Над спектаклем работала молодая команда — сдержанную, скупую музыку для спектакля написала Магуля Мезинова, а пластический рисунок «Магазина», отвечающий за содержательную сторону, придумала Алина Мустаева. В спектакле почти нет статики, движение — то механистическое (у Зияш), то почти бытовое (у Карлыгаш) — довольно экстатично. Этюды, следующие один за другим, разнообразны, в том числе и по качеству — иногда слишком абстрактны, иногда точны и выразительны. Одна из запоминающихся сцен — инициация Карлыгаш: по приказу хозяйки она впервые избила свою коллегу, Зияш вырывает из рук застывшей девушки ящик, и та стоит растерянная, не осознающая толком, что с ней произошло. Теперь она не просто жертва, но и часть этой самовоспроизводящейся живучей системы.

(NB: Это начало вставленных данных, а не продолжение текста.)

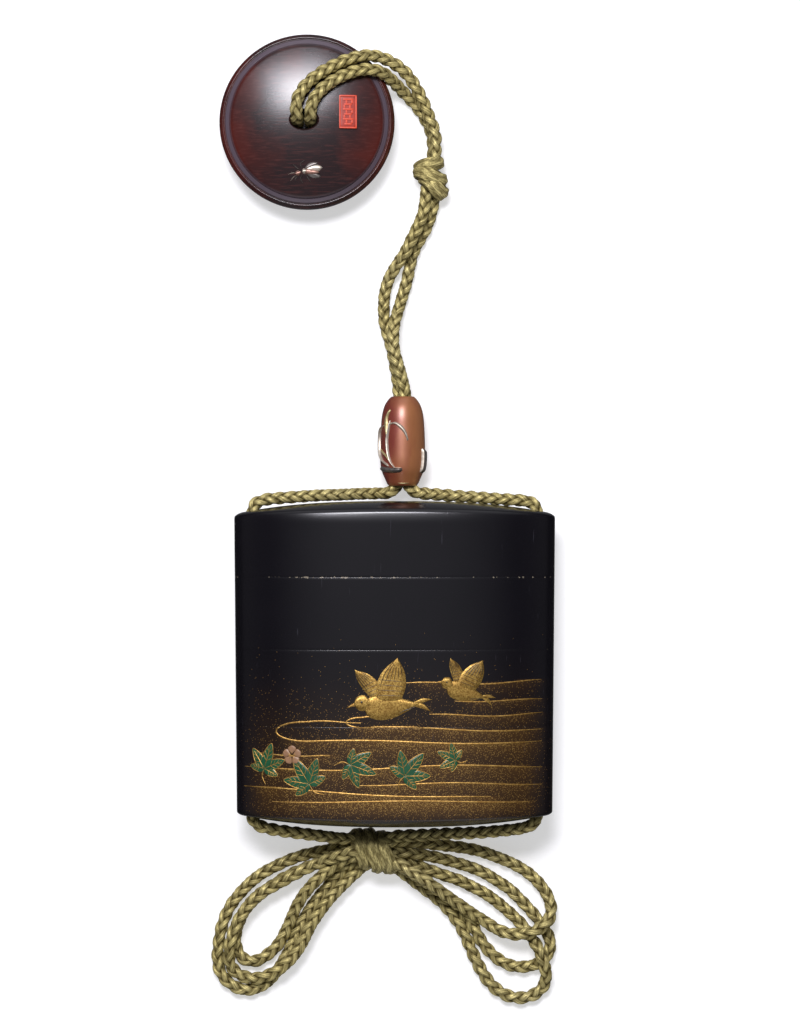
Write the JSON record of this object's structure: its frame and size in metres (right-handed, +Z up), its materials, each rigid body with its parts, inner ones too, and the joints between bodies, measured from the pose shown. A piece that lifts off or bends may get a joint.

Режиссеру спектакля удалось уйти от однозначности и сохранить ту глубину, которую заложил в своих персонажей Жанайдаров: здесь Зияш — не просто садистка-лицемерка, оправдывающая свою жестокость религиозными целями, но человек, оторвавшийся от корней, культуры, человек, сломленный миром, в котором не ясны правила. Ее религиозность — не от лукавства, а от желания наделить смыслом обессмыслившуюся жизнь. В спектакле Зияш играют не страшной, обезумевшей старухой, напротив, — Мадина Гайнуллина, молодая красивая звезда Альметьевского театра, сделала свою героиню почти самураем, воином, двигающимся по своему пути самозабвенно, неумолимо, и от этого еще страшнее. Карлыгаш, молодую рабыню, сыграла почти дебютантка, юная Диляра Ибатуллина — сыграла не жертвой, но упрямым существом, чья свободолюбивая натура постепенно переплавляется в сгусток ненависти и покорности. В ее отточенных движениях то и дело проскальзывают какие-то бытовые, знакомые жесты, переводящие персонажа из эпической, притчевой плоскости в реалистическую сферу, и спектакль, сделанный в несколько абстрактном стиле, снова становится высказыванием именно о сегодняшнем дне.